Run The Firm like a real firm. Employees of The Firm (i.e. working royals) need clarity on their roles, goals, and success metrics—all of which must also be effectively communicated to the public so that his majesty’s loyal subjects know exactly what they’re paying for and what they can expect in return. The government should play a larger part in creating these new roles. In Norway, for example, the king and queen have an explicit understanding that they are meant to work with the government in order to further Norwegian diplomacy and business interests overseas. By contrast, recent overseas trips by the Duke and Duchess of Cambridge have centred largely around the promotion of their own charitable interests and personal image rather than the economic and political interests of the UK.
Next, a set of guidelines should be drawn up in writing to address topics such as what constitutes a working royal, what kinds of private enterprise working royals are allowed to engage in, and how non-working royals may or may not use their titles in conjunction with their business endeavours. In particular, there seems to be confusion surrounding the legality, feasibility, and desirability of private business ventures by royals. In order to prevent the monarch from being seen as capricious and the institution as incompetent, this situation should be remedied forthwith.
Financial transparency for The Firm’s assets—in particular the Duchy of Lancaster—and charitable endeavours/foundations is also long overdue.
Lastly, The Firm needs to stop seeking exemptions from laws that apply to every other individual and business operating in the UK. Stop accepting suitcases full of cash, which would land the CEO of any real firm in jail on charges of corruption. Stop the leaks from “sources close to the king” and “palace insiders.” Just stop!
Shrink the Royal House. A distinction between the “royal family” and “royal house” is much-needed at this point in time. Only the monarch and their direct heirs and spouses should constitute the royal house. Crucially, only these people should be raised to be full-time working royals.
In this vein, Charles should let Harry and Meghan go. Indeed, the “problem” of the spare should be a non-issue, particularly if the Royal House is created as a separate entity from the Royal Family. The creation of written guidelines around working/non-working royals, as also suggested above, would allow for a better understanding of Harry and Meghan’s roles going forward.

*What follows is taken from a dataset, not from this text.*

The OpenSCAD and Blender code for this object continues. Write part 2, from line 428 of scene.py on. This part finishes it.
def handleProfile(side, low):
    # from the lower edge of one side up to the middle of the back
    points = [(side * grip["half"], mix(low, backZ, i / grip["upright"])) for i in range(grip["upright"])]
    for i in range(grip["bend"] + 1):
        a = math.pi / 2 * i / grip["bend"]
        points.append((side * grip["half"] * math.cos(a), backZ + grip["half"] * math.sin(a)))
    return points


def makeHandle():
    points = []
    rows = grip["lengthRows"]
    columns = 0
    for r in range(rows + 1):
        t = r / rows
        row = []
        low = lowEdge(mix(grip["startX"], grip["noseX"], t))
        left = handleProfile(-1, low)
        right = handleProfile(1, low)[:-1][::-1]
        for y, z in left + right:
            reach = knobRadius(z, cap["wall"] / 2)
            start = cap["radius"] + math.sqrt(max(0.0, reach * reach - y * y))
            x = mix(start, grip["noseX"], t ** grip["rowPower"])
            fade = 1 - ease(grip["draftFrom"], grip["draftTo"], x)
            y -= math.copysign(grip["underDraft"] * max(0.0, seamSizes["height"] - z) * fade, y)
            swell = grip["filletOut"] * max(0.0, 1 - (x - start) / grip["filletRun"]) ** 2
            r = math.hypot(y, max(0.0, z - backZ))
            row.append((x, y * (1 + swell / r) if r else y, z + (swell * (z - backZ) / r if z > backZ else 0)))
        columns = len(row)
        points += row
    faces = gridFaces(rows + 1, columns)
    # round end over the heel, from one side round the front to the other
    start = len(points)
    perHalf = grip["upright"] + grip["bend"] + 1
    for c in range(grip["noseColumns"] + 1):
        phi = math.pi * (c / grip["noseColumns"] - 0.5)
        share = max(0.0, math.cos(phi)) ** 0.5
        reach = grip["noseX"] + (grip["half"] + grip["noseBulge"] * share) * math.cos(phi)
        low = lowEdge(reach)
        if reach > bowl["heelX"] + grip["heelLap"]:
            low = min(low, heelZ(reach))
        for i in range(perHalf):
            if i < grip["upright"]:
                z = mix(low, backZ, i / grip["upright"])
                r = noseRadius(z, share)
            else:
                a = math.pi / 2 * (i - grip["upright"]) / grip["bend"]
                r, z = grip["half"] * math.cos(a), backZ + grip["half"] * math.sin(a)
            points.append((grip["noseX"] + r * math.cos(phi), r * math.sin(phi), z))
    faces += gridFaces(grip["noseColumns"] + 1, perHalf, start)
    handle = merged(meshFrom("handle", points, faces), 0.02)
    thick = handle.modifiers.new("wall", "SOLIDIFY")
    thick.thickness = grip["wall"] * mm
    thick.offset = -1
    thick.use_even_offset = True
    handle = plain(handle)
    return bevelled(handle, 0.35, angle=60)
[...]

If Charles isn’t sure about how to proceed, he should call up Harald of Norway or Carl Gustav of Sweden: their daughters, both spares to the heir, live as private citizens in the United States. The transition has not been easy either for Madeleine, Märtha-Louise, or their families; they’ve had to learn, or are still learning, to balance business interests with their royal roots and there have been both hits and misses. The point, however, is that Charles can both commiserate with and obtain advice from other kings who have been in exactly the same position.

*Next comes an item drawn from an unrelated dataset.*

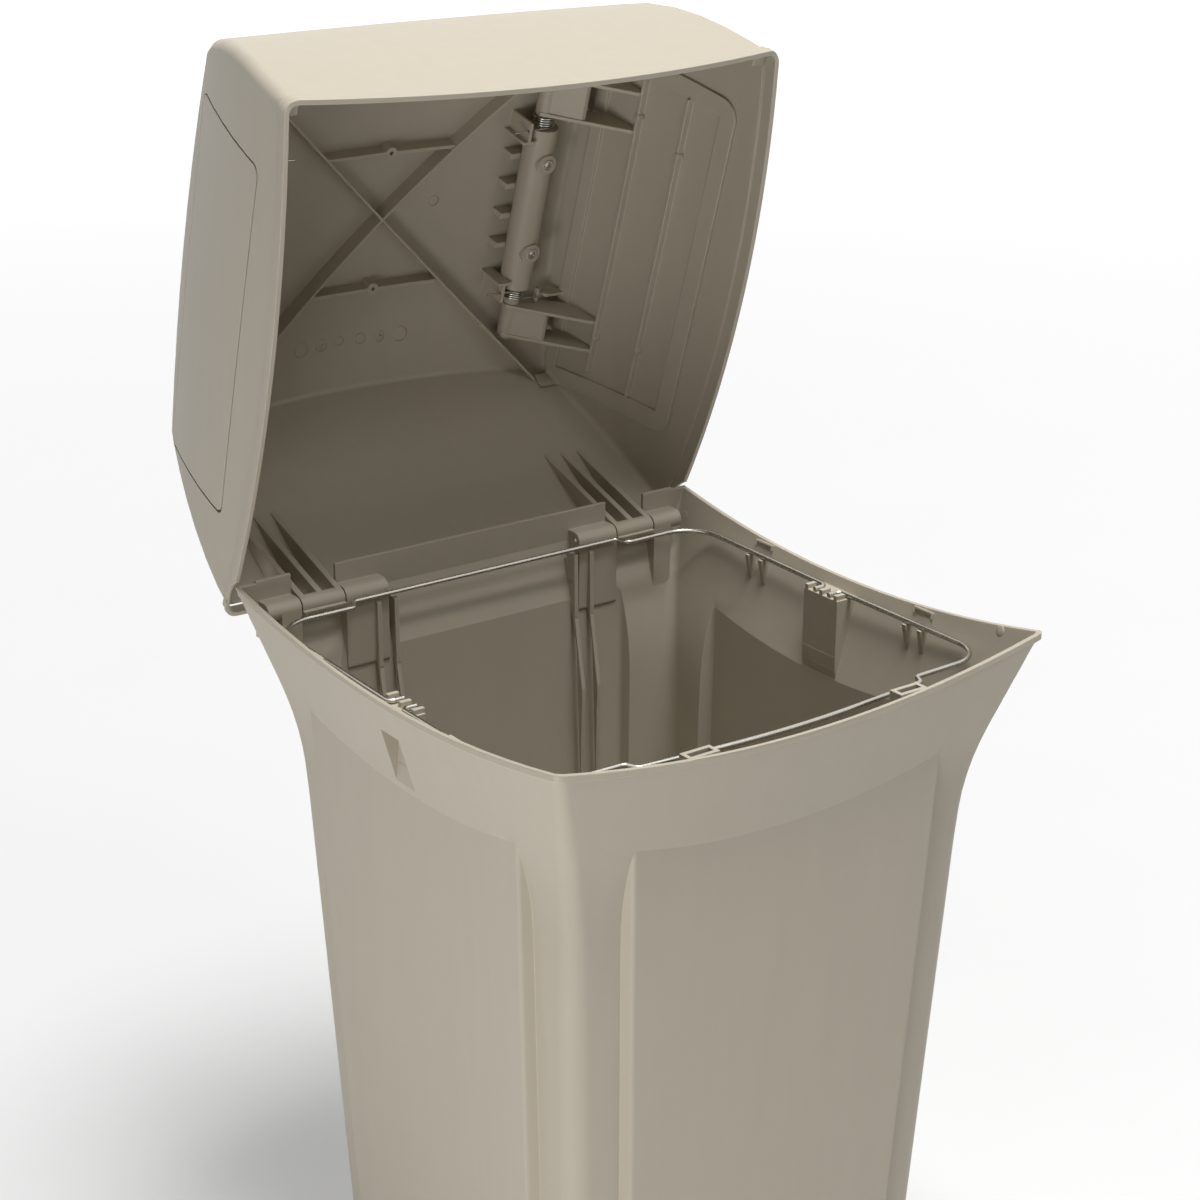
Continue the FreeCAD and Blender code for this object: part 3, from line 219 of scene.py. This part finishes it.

Apologise for slavery. In an outdated understanding of royalty, royals can’t ever be wrong and hence they can’t apologise for anything. Such an attitude may have held currency at the court of Catherine the Great or even Edward VII, but times have changed. The public nowadays demands not only accountability but self-awareness. The Windsors, sadly, seem to lack both—but that can be remedied, at least to some degree.
Charles may be reticent to apologise for the sins of his forefathers and it could be argued that as an individual he should not have to take on this responsibility. Yet at the same time he is the head of state not only of the UK but of the Commonwealth realms. If nothing else, he can apologise in this capacity.
There are also legal complexities to apologising for slavery, not least because the royal family is no longer one and the same as the British government. Therefore an apology for slavery should be (or possibly must be) coordinated with the foreign office. To be most effective, it should be made in conjunction with an announcement from the British government about opening negotiations with other countries on the topic of reparations.
While the government may be open to reparations, Charles will likely not agree to the payment of royal reparation and his apology may therefore be perceived as insincere. For this reason, Charles should consider the return of a handful of high-profile objects such as the Koh-i-noor diamond. In this sense, I am a cynic: although returning these items would not address the social and economic havoc wreaked by colonialism and slavery, doing so would allow the royals to appear as if they have reckoned with their past.
Anything else? This list is just the tip of the iceberg, but I will spare you the rest of my tirade. Thanks for reading; and cheers to a republican future!